Valve published a similar approach which they use in the Team Fortress 2 game. Recall how in the previous approach, the value of each texel is coverage of that texel. Valve’s approach uses the same idea, except that the value of each texel is a “signed distance field.” This means that the value of each texel is a signed distance of closest approach to the boundary of the curve (signed because “inside” values are negative). Using this approach causes bilinear filtering to provide higher-quality results (or, put another way, you can achieve comparable results with fewer texels).

A newer approach using signed distance fields has been implemented which uses additional color channels in the GPU texture to achieve higher-fidelity results.

Generated Geometry


The next approach is to generate geometry which matches the contours closely. GPUs can only render triangle geometry, so this means that this approach requires triangulating the input curve. One way to do this is to choose a constant triangle size. However, a better idea is to increase the triangle density in areas of high complexity, and to decrease the triangle density in areas of low complexity.

This means you want to subdivide the bezier curves finely where the curve is sharp, and loosely when the curve is loose. Luckily, the DeCasteljau method already does this! If you subdivide a Bezier curve with equal intervals using that method, the subdivision points will be closer together where the curve is sharp, and vice-versa.

Once you’ve done the subdivision, you can use a “Constrained Delaunay Triangulation” to actually run the triangulation. This is similar to a regular Delaunay triangulation, except that it can guarantee that particular edges are present in the triangulation. This means you can guarantee that no triangle will cross a contour. Therefore, each triangle can be considered to be entirely inside or entirely outside the glyph, and can be shaded accordingly.

Stencil Buffer Approach


If you don't want to run that triangulation, you can use the GPU’s stencil buffer (or equivalent) to calculate coverage instead. The idea is that you use the subdivision points to model the contours as a sequence of line segments. Then, you pick a point (let’s call it P) way off somewhere (it can be arbitrary), and, for every line segment, form a triangle with that line segment and that point P. When you do that, you’ll have lots of overlapping triangles.

You can then set up the stencil buffer to say “increment the texel’s counter if the triangle you’re shading has positive area, and decrement the texel’s counter if the triangle you’re shading has negative area” (where “negative area” and “positive area” refer to shading the “front” or “back” or the triangle, and is determined by if the points are submitted in a clockwise or counter-clockwise direction). If you shade all the triangles like this, all the overlapping triangles cancel out, and you're left with nonzero counters in all the places where the glyph lies. You can then set up the stencil buffer to say “only output a value if the stencil buffer has a nonzero value.” Note that this only works for font files which use a nonzero winding order.
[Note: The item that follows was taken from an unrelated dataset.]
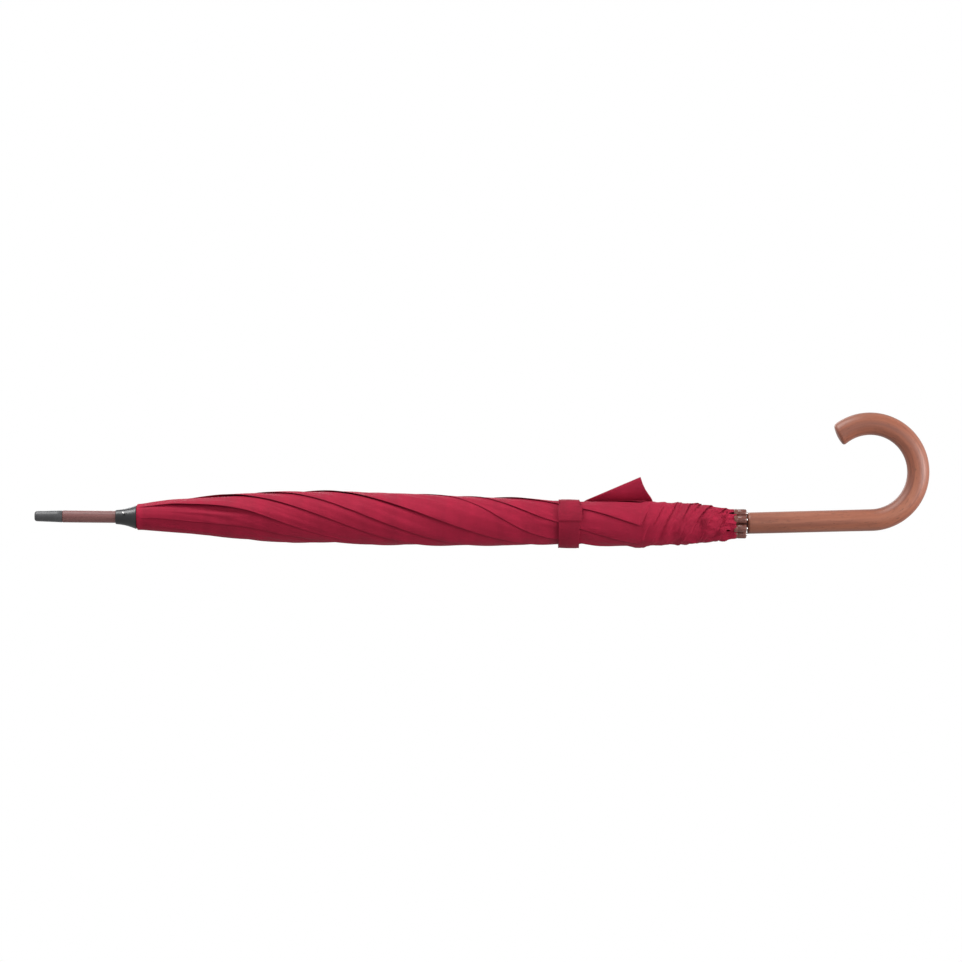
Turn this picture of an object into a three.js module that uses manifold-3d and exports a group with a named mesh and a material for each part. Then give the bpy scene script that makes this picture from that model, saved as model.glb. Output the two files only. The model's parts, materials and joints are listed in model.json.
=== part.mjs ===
// Crook-handled stick umbrella, furled, standing on end: millimetres, +Z up towards the spike.
// The origin is on the shaft axis at the middle of the straight grip; the crook bends towards +X.
import * as THREE from 'three';
import { mergeVertices } from 'three/addons/utils/BufferGeometryUtils.js';
import Module from 'manifold-3d';

const wasm = await Module();
wasm.setup();

// ---------- driving dimensions ----------
const GAP = 0.3;                       // room left between touching pieces
const RIBS = 8;
const SECTOR = 360 / RIBS;

const SHAFT = { radius: 6, bottom: 12, top: 744, tenonRadius: 4, tenonTop: 760 };
const TIP = { top: 771.9, baseRadius: 5.95, endRadius: 5.2, flatRadius: 3.9, edge: 1.6 };
const CAP = { rim: 670.3, top: 691.2, rimRadius: 11.85, collarRadius: 7.25, bore: 6.3, wall: 1.4,
  waist: 0.9 };
const CAP_PIN = { z: 683.2, azimuth: -71, radius: 0.9, reach: 9.1, headRadius: 1.6, headHeight: 1 };
const HANDLE = { top: 61.8, radius: 10.9, bend: 48, straight: -61.5, sweep: 218.5, lean: 2 };

const PIVOT = 8.5;                     // radius of the rib and stretcher pivots from the shaft axis
const NOTCH = { z: 664, bottom: 659, top: 669, bore: 6.3, radius: 11, slot: 2.2, slotRise: 2.5 };
const STRETCHER = { length: 240, halfWidth: 1.1, thickness: 2 };
const RIB = { joint: 240, start: 8, length: 588, halfDepth: 1.4, width: 3, wall: 0.6, splitGap: 0.8,
  split: 246 };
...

This approach has the obvious performance/speed tradeoff of the subdivision density. The higher the density, the slower the rendering but the better-looking the results are. Also, you want the subdivision density to be proportional (somewhat) to the font size, since you want the subdivision density to be roughly equal in screen-space for all glyph rendered. Unfortunately, it’s difficult to use this approach to get high-quality rendering without super tiny triangles.

Loop-Blinn Method


In the first method, glyph coverage information was represented by a texture. In the third method, glyph coverage information was represented by geometry. Another method (called the Loop Blinn method) can represent glyph coverage information by using mathematical formulas. This method tries to represent a particular contour in a way that can be computed inside a fragment shader.
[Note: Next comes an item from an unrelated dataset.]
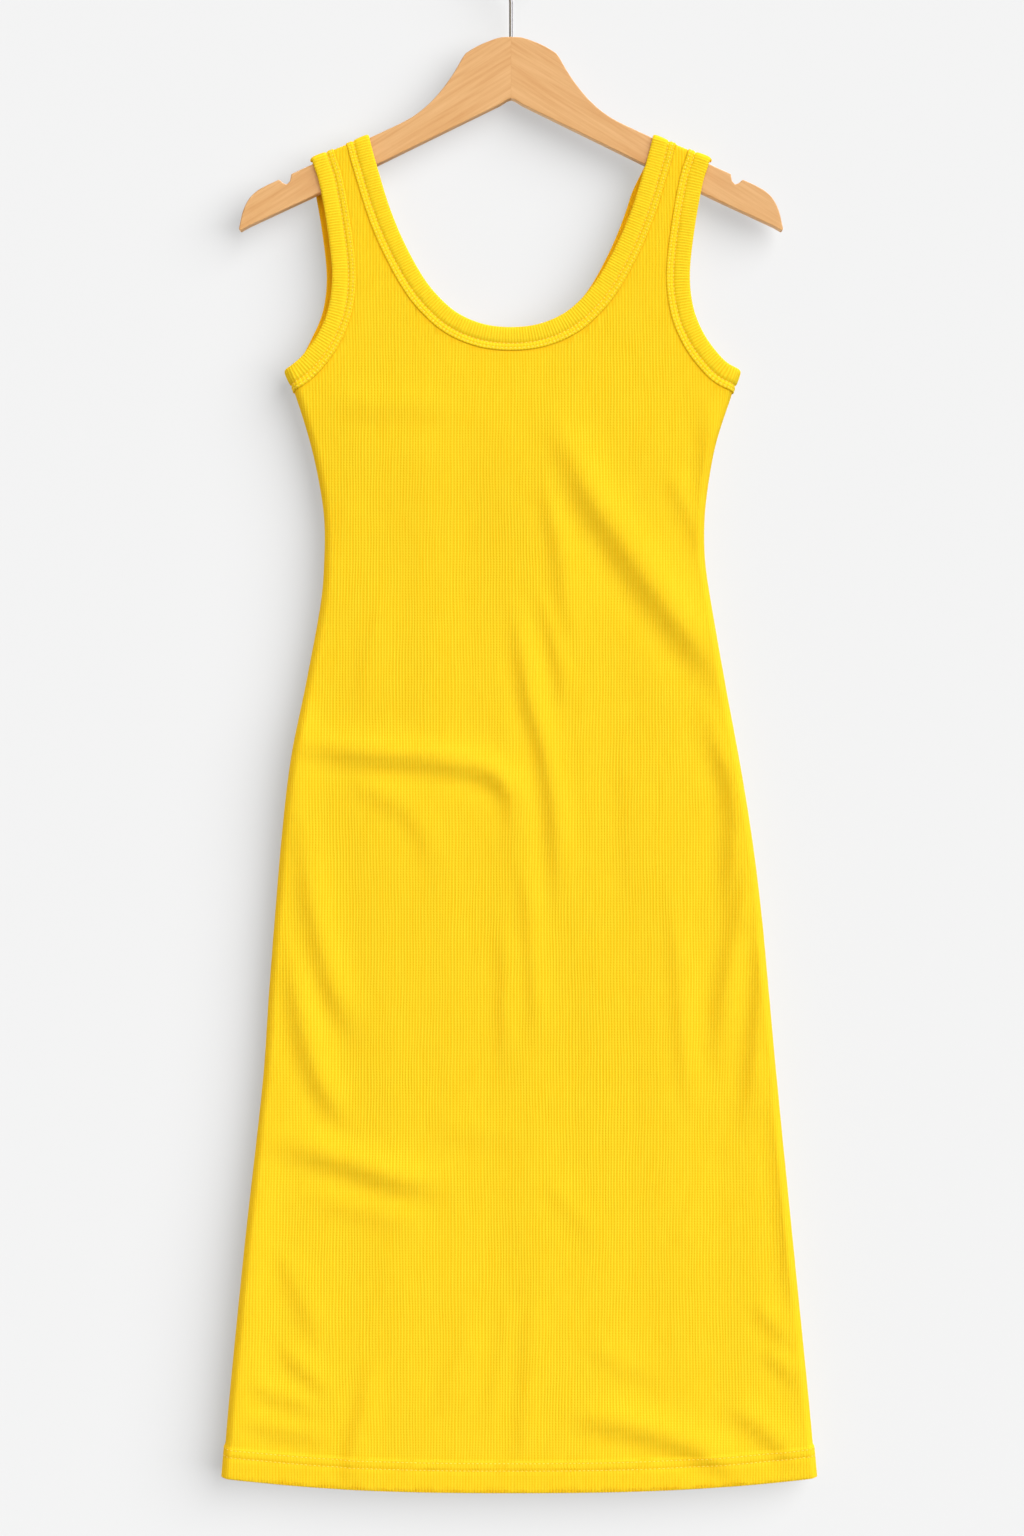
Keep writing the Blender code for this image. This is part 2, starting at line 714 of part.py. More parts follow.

In particular, in order to draw a contour, you draw a single triangle which encompasses the entire contour. Inside the triangle, you define a scalar field where each point inside the triangle has a scalar value associated with it. You can create this scalar field in such a way that the following attributes hold:

  • Scalar values which are negative are “inside” the contour, and scalar values which are positive are “outside” the contour
  • Calculating the value of a scalar value in the field can be done in closed form by only knowing the relevant point’s location within the triangle, in addition to some interpolated information associated with the vertices of the triangle

This means that, given some vertex attributes, you can run some math in a pixel shader which will tell you if the shaded point is inside or outside the contour. So, for each contour, you consider a single triangle which includes the contour, and you then calculate some magic values to associate with each vertex of the triangle. Then, you shade that triangle with a fairly simple pixel shader which computes a closed-form equation to determine the coverage.
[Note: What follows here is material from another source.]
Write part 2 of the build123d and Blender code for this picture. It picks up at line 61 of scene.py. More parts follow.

Note that the formulas involved with the Loop-Blinn method are much simpler for quadratic Bezier curves than for cubic Bezier curves. However, the general approach still works for cubic curves - the difference is that the formulas are bigger (and you need to perform an additional classification step).

Also note that this approach still can use the Constrained Delaunay Triangulation, because you still need to generate triangles that lie entirely within the bounds of the glyph. However, there is no need to do the heuristic subdivision like in the previous method; instead, all the triangles of the mesh are created from the control points of the contours themselves.

This means that the quality of the curves is defined by mathematical formulas, which means that it is effectively infinitely scalable. In fact, the information in the glyph contours can be losslessly converted to the information used for the Loop-Blinn method.

Overall, these methods are not monolithic things, and can be used in conjunction with one another. For example, you could use the stencil buffer approach to shade the insides of the glyph, but the Loop-Blinn method to shade the contours themselves (so that you don’t have to do any subdivision). These algorithms represent general approaches, and should be used as the basis for further thought (rather than simply coding them up wholesale).

Antialiasing with each of these methods is a pretty interesting discussion, but I’ll save that for another post.